• [AIM OF THE TASK]:
Restate, exactly and only, the lines from the first through the line containing "const FLAT_DEPTH = 0.32;".

• [SOURCE MATERIAL]:
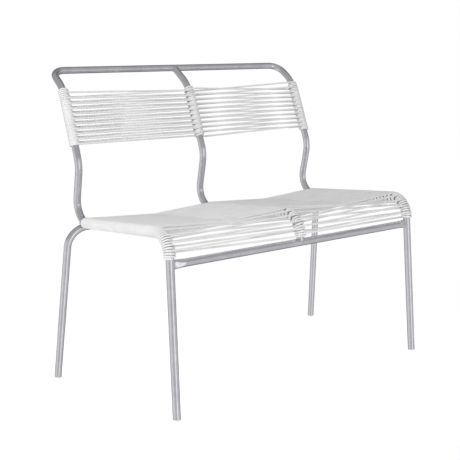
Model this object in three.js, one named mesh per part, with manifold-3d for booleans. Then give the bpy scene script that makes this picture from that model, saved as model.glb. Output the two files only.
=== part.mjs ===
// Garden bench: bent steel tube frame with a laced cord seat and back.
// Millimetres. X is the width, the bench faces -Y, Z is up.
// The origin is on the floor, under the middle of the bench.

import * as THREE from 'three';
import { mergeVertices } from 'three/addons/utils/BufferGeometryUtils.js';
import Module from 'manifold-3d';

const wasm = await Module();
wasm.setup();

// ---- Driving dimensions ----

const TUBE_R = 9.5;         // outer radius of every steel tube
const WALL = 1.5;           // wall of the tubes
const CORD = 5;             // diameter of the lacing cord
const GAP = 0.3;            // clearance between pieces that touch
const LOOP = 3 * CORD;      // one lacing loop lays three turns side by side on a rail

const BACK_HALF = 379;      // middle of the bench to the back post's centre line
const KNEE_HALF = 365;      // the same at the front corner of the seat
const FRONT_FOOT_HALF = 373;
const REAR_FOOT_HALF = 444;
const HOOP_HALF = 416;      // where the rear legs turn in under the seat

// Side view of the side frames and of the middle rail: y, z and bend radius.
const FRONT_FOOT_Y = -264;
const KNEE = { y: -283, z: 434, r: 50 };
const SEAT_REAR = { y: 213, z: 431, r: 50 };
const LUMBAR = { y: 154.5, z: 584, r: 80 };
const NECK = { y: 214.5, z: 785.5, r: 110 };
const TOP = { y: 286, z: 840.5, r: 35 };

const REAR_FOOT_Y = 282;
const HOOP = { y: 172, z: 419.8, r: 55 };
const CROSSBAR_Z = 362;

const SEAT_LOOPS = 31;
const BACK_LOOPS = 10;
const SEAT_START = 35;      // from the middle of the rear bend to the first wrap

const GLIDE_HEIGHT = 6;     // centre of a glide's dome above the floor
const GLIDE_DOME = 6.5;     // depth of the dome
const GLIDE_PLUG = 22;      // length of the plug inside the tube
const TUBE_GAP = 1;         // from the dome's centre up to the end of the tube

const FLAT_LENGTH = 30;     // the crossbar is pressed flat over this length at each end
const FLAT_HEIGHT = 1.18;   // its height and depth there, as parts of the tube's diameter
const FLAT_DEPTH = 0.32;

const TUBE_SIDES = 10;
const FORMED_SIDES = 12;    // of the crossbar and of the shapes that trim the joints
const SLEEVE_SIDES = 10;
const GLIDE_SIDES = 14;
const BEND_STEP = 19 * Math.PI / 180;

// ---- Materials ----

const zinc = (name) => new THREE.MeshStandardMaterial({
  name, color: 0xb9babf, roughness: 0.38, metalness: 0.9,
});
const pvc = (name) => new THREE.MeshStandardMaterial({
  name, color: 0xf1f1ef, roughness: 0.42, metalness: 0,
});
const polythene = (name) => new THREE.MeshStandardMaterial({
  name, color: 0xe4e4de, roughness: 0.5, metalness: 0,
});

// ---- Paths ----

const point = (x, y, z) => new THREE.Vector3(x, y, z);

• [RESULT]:
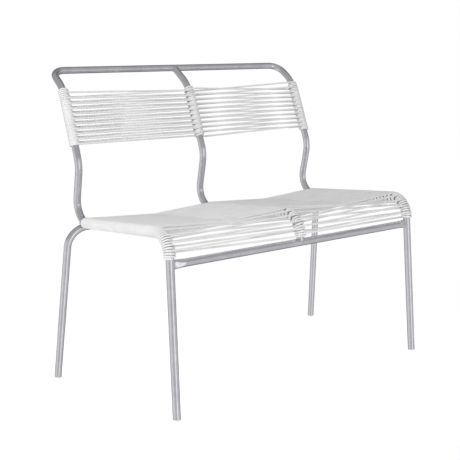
Model this object in three.js, one named mesh per part, with manifold-3d for booleans. Then give the bpy scene script that makes this picture from that model, saved as model.glb. Output the two files only.
=== part.mjs ===
// Garden bench: bent steel tube frame with a laced cord seat and back.
// Millimetres. X is the width, the bench faces -Y, Z is up.
// The origin is on the floor, under the middle of the bench.

import * as THREE from 'three';
import { mergeVertices } from 'three/addons/utils/BufferGeometryUtils.js';
import Module from 'manifold-3d';

const wasm = await Module();
wasm.setup();

// ---- Driving dimensions ----

const TUBE_R = 9.5;         // outer radius of every steel tube
const WALL = 1.5;           // wall of the tubes
const CORD = 5;             // diameter of the lacing cord
const GAP = 0.3;            // clearance between pieces that touch
const LOOP = 3 * CORD;      // one lacing loop lays three turns side by side on a rail

const BACK_HALF = 379;      // middle of the bench to the back post's centre line
const KNEE_HALF = 365;      // the same at the front corner of the seat
const FRONT_FOOT_HALF = 373;
const REAR_FOOT_HALF = 444;
const HOOP_HALF = 416;      // where the rear legs turn in under the seat

// Side view of the side frames and of the middle rail: y, z and bend radius.
const FRONT_FOOT_Y = -264;
const KNEE = { y: -283, z: 434, r: 50 };
const SEAT_REAR = { y: 213, z: 431, r: 50 };
const LUMBAR = { y: 154.5, z: 584, r: 80 };
const NECK = { y: 214.5, z: 785.5, r: 110 };
const TOP = { y: 286, z: 840.5, r: 35 };

const REAR_FOOT_Y = 282;
const HOOP = { y: 172, z: 419.8, r: 55 };
const CROSSBAR_Z = 362;

const SEAT_LOOPS = 31;
const BACK_LOOPS = 10;
const SEAT_START = 35;      // from the middle of the rear bend to the first wrap

const GLIDE_HEIGHT = 6;     // centre of a glide's dome above the floor
const GLIDE_DOME = 6.5;     // depth of the dome
const GLIDE_PLUG = 22;      // length of the plug inside the tube
const TUBE_GAP = 1;         // from the dome's centre up to the end of the tube

const FLAT_LENGTH = 30;     // the crossbar is pressed flat over this length at each end
const FLAT_HEIGHT = 1.18;   // its height and depth there, as parts of the tube's diameter
const FLAT_DEPTH = 0.32;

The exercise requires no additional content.